** START OF AVAILABLE DATA **

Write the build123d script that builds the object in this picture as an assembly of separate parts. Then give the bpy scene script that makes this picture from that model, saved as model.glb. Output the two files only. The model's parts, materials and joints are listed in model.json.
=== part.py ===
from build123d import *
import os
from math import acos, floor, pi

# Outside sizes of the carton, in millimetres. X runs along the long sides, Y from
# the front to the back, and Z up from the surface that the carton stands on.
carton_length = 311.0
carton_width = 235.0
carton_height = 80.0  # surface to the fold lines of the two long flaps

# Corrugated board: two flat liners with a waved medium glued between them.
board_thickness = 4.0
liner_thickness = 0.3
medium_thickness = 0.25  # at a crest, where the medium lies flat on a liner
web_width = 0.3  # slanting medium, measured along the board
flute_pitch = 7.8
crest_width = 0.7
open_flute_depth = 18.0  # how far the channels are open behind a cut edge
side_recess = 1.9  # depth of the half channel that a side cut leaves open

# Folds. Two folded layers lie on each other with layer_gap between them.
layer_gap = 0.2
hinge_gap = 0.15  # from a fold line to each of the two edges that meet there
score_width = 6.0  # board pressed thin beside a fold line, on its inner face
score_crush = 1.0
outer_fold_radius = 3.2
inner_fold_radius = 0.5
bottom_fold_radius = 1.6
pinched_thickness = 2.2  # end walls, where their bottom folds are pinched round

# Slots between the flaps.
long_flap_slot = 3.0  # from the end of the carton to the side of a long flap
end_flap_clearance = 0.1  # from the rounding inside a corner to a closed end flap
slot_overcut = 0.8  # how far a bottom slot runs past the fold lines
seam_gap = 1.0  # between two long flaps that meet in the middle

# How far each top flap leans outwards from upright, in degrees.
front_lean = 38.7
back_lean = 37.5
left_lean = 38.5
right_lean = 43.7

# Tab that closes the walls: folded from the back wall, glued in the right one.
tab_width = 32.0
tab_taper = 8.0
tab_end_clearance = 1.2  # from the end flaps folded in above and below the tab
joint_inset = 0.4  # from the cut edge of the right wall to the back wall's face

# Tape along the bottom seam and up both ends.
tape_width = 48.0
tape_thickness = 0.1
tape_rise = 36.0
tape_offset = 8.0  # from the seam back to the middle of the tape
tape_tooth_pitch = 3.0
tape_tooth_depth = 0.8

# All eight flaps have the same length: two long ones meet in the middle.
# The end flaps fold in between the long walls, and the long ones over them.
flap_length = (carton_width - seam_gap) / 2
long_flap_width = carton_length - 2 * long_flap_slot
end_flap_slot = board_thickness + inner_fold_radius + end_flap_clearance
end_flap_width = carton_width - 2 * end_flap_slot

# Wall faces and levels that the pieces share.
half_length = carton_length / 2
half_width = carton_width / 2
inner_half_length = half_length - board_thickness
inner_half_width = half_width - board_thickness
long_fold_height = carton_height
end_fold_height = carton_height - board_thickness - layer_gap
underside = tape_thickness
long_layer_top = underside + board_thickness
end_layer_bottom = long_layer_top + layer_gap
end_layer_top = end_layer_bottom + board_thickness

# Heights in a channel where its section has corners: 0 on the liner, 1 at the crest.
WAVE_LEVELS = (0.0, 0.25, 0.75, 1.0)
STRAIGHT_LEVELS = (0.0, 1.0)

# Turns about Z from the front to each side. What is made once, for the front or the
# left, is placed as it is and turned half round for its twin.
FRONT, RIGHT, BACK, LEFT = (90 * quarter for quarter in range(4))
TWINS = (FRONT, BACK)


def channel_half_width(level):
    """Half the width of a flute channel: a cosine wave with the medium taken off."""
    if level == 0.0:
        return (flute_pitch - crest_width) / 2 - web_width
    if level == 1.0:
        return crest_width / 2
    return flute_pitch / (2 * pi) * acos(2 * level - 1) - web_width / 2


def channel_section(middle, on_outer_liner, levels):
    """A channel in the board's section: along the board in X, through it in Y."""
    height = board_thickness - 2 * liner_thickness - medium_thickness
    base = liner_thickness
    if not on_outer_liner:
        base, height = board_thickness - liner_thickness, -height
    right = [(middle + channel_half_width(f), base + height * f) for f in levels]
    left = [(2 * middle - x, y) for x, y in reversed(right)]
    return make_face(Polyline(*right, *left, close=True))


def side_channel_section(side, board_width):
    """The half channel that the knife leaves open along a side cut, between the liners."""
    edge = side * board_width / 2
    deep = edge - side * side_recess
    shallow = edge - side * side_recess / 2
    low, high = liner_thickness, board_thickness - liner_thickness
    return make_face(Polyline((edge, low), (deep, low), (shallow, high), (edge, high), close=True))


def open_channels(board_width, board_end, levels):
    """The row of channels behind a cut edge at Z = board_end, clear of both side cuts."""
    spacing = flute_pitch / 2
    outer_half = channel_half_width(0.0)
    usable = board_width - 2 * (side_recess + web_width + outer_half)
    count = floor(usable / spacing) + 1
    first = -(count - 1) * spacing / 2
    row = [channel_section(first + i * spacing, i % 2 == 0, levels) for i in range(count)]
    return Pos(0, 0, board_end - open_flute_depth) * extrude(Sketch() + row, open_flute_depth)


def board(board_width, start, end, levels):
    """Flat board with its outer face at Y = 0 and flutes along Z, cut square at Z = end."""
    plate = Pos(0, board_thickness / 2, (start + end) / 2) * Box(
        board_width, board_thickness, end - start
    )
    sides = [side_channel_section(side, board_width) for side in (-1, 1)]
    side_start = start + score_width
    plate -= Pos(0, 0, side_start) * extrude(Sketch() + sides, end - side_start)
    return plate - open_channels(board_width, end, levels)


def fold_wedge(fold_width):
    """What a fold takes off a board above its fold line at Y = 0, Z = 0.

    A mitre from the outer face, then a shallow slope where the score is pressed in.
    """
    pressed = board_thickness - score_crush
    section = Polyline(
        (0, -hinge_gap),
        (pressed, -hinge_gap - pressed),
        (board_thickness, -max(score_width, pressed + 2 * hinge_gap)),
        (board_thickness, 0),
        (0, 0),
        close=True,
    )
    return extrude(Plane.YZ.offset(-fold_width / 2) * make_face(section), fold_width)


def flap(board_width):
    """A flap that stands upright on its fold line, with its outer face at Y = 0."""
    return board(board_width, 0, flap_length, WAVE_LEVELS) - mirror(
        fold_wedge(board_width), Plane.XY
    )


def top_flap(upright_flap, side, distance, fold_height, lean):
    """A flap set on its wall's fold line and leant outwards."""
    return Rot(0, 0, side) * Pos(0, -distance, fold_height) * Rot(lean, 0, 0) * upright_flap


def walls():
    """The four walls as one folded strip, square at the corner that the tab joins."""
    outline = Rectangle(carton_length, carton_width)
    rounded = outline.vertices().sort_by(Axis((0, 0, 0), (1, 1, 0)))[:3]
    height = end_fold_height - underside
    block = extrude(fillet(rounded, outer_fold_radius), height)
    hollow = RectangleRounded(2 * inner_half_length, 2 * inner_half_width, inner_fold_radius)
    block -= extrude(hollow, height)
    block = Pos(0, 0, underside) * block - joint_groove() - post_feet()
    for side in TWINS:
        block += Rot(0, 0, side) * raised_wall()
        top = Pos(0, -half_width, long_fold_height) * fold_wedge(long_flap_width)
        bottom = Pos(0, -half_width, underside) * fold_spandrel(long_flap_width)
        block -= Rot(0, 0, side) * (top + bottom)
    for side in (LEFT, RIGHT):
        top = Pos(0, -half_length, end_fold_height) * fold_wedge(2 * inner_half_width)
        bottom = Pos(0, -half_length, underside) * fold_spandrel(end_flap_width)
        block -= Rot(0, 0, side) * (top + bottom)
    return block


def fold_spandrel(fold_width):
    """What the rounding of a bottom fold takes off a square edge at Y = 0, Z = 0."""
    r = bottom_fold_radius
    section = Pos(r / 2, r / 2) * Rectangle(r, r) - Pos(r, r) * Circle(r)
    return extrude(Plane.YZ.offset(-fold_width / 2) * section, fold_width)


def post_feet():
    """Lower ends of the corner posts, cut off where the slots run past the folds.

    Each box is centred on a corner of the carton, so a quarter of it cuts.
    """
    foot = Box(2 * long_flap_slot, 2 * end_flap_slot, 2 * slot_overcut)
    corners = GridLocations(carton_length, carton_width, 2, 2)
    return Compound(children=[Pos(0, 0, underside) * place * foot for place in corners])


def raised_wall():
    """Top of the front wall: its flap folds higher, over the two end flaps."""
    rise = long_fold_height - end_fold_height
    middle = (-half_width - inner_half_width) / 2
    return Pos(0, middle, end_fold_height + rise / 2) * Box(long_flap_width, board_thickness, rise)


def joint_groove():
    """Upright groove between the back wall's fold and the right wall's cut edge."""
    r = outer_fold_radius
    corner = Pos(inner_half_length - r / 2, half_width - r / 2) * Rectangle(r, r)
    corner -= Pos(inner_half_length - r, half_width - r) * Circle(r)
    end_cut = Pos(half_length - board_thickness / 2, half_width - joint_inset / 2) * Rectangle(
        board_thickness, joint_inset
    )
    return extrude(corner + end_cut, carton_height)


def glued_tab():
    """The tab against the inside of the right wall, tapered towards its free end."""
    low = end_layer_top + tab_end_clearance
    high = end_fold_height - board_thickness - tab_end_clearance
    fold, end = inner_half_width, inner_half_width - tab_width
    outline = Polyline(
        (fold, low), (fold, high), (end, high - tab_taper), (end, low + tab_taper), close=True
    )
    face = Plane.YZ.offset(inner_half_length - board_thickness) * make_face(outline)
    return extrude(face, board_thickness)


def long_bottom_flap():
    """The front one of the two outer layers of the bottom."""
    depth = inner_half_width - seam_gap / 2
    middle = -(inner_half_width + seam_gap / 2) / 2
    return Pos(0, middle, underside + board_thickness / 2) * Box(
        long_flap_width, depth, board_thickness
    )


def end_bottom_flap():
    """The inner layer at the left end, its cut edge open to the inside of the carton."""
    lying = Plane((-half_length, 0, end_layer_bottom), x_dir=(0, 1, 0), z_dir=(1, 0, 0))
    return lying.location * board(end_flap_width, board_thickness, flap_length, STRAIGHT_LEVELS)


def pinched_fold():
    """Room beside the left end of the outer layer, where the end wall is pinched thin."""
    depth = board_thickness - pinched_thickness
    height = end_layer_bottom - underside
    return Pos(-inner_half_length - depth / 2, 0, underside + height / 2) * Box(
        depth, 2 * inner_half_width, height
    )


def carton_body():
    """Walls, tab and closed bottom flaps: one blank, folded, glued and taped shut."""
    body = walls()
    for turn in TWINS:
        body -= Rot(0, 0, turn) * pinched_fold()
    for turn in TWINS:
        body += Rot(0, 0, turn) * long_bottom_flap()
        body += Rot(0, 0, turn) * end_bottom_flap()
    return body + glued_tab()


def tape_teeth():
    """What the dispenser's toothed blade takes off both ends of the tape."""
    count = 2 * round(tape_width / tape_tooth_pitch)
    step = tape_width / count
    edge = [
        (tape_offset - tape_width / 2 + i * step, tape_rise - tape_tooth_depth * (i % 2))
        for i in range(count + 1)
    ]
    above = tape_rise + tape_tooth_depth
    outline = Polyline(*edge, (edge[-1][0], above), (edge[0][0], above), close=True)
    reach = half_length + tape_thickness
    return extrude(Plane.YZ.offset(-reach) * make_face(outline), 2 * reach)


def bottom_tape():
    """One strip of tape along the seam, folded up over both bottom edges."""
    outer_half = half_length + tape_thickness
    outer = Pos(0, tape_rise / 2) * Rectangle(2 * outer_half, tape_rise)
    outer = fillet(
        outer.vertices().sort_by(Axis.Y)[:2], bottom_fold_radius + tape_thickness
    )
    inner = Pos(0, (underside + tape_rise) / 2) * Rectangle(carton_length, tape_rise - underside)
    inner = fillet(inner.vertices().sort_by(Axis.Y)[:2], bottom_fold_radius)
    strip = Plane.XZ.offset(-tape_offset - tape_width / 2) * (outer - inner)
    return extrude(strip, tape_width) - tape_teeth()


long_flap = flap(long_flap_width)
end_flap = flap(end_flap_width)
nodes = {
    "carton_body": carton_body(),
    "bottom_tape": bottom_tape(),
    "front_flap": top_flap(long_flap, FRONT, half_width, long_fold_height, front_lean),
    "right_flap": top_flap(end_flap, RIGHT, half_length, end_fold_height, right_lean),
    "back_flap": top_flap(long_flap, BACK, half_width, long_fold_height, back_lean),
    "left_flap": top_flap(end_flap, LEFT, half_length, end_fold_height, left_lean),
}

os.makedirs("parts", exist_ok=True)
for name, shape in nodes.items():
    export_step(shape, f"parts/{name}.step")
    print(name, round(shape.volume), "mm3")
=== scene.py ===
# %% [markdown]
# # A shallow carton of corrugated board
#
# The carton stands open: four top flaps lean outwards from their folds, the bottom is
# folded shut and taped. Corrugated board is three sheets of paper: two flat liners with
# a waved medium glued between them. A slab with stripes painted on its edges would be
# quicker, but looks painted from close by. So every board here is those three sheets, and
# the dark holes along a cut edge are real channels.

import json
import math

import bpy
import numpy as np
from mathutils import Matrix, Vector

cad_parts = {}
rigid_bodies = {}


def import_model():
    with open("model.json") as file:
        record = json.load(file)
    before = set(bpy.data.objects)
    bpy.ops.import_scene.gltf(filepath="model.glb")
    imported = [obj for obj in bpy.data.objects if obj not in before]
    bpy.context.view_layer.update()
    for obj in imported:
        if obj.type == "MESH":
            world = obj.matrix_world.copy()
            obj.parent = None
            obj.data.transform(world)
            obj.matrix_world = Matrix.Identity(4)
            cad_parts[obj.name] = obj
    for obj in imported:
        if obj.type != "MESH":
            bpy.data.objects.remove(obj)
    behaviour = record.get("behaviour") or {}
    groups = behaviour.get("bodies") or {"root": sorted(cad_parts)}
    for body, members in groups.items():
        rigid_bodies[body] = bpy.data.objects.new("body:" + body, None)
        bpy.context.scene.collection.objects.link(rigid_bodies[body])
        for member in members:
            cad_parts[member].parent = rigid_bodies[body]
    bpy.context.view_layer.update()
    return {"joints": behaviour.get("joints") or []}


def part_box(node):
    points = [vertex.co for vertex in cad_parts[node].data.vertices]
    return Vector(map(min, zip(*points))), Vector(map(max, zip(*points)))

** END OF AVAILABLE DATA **
** START OF AVAILABLE DATA **

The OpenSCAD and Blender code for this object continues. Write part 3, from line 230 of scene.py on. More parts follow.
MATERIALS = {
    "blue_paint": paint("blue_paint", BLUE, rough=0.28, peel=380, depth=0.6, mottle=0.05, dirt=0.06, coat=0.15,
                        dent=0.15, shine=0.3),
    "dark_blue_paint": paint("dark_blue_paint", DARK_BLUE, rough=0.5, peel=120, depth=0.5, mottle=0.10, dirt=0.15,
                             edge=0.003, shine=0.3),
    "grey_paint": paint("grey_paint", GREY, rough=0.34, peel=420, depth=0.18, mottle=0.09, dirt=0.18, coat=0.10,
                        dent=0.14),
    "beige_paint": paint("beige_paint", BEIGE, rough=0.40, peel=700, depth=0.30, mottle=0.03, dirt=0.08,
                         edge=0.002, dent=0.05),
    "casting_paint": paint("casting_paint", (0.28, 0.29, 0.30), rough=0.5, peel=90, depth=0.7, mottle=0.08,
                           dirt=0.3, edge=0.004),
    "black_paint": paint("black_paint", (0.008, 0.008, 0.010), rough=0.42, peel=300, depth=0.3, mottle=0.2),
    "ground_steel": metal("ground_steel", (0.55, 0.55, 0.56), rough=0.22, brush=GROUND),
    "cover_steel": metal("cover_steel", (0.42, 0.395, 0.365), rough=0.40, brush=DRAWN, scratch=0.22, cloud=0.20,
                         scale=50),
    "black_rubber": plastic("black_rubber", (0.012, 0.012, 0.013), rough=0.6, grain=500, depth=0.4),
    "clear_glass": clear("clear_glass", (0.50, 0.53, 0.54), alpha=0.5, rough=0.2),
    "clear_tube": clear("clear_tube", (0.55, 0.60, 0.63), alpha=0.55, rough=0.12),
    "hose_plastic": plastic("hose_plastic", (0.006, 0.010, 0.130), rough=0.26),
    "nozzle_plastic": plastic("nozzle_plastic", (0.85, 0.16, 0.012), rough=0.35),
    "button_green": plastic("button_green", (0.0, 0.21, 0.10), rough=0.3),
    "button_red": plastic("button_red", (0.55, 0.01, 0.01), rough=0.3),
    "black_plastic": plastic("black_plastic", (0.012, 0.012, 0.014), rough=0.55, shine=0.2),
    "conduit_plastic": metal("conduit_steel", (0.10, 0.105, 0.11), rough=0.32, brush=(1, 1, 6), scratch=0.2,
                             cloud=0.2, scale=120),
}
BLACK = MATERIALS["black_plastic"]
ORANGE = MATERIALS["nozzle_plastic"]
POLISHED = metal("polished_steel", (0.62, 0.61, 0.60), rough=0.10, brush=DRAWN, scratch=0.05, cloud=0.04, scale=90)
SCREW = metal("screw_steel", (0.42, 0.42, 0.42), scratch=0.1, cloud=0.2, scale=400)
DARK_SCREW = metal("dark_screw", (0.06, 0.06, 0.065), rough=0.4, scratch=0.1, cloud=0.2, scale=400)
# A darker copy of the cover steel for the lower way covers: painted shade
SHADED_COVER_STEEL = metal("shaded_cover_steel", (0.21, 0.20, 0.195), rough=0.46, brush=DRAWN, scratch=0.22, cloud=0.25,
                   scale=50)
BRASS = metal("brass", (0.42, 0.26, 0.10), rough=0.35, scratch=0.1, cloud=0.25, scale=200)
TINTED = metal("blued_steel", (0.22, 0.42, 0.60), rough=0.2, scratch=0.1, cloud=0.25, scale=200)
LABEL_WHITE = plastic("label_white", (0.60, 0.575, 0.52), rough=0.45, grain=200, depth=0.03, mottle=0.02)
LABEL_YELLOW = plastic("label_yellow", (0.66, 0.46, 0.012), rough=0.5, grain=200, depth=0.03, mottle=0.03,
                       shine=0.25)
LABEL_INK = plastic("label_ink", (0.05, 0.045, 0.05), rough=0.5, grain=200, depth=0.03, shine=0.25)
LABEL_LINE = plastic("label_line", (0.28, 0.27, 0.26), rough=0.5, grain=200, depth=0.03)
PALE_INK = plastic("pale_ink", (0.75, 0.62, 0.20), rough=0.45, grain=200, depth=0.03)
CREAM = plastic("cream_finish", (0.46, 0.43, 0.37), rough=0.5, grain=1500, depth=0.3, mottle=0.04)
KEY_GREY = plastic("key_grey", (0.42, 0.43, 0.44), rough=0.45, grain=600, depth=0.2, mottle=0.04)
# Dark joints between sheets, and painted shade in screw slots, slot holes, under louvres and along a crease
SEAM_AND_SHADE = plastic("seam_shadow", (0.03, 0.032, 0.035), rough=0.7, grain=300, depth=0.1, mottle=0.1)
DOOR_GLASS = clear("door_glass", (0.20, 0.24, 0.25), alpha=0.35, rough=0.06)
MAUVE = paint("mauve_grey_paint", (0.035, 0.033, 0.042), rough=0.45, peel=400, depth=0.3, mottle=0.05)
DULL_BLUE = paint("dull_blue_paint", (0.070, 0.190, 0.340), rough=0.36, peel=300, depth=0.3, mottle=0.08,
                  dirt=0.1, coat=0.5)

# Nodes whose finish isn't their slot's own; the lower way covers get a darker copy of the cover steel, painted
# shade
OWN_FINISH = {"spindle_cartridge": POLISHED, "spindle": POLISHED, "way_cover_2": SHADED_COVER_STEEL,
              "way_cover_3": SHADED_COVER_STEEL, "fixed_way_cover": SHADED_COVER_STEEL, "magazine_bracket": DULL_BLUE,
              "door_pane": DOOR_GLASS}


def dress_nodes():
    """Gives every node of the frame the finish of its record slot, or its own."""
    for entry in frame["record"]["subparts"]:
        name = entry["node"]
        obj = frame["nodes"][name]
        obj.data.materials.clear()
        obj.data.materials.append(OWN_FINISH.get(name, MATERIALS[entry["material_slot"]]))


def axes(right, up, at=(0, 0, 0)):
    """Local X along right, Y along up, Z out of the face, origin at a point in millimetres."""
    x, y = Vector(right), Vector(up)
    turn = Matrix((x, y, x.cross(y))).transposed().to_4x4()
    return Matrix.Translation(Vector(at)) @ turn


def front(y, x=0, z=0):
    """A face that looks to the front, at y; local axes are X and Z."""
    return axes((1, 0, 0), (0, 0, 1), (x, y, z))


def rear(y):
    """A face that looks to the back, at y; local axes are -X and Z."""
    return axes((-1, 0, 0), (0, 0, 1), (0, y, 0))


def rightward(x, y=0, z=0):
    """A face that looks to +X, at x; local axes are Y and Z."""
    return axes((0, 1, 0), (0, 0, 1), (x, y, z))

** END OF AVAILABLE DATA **

WHAT IS BEING ASKED: Give again, word for word, every line of the listing above from the one with "long_flap = flap(long_flap_width)" to the one with "record = json.load(file)", both inclusive, and nothing beyond them.

RESPONSE TO THIS EXERCISE:
long_flap = flap(long_flap_width)
end_flap = flap(end_flap_width)
nodes = {
    "carton_body": carton_body(),
    "bottom_tape": bottom_tape(),
    "front_flap": top_flap(long_flap, FRONT, half_width, long_fold_height, front_lean),
    "right_flap": top_flap(end_flap, RIGHT, half_length, end_fold_height, right_lean),
    "back_flap": top_flap(long_flap, BACK, half_width, long_fold_height, back_lean),
    "left_flap": top_flap(end_flap, LEFT, half_length, end_fold_height, left_lean),
}

os.makedirs("parts", exist_ok=True)
for name, shape in nodes.items():
    export_step(shape, f"parts/{name}.step")
    print(name, round(shape.volume), "mm3")
=== scene.py ===
# %% [markdown]
# # A shallow carton of corrugated board
#
# The carton stands open: four top flaps lean outwards from their folds, the bottom is
# folded shut and taped. Corrugated board is three sheets of paper: two flat liners with
# a waved medium glued between them. A slab with stripes painted on its edges would be
# quicker, but looks painted from close by. So every board here is those three sheets, and
# the dark holes along a cut edge are real channels.

import json
import math

import bpy
import numpy as np
from mathutils import Matrix, Vector

cad_parts = {}
rigid_bodies = {}


def import_model():
    with open("model.json") as file:
        record = json.load(file)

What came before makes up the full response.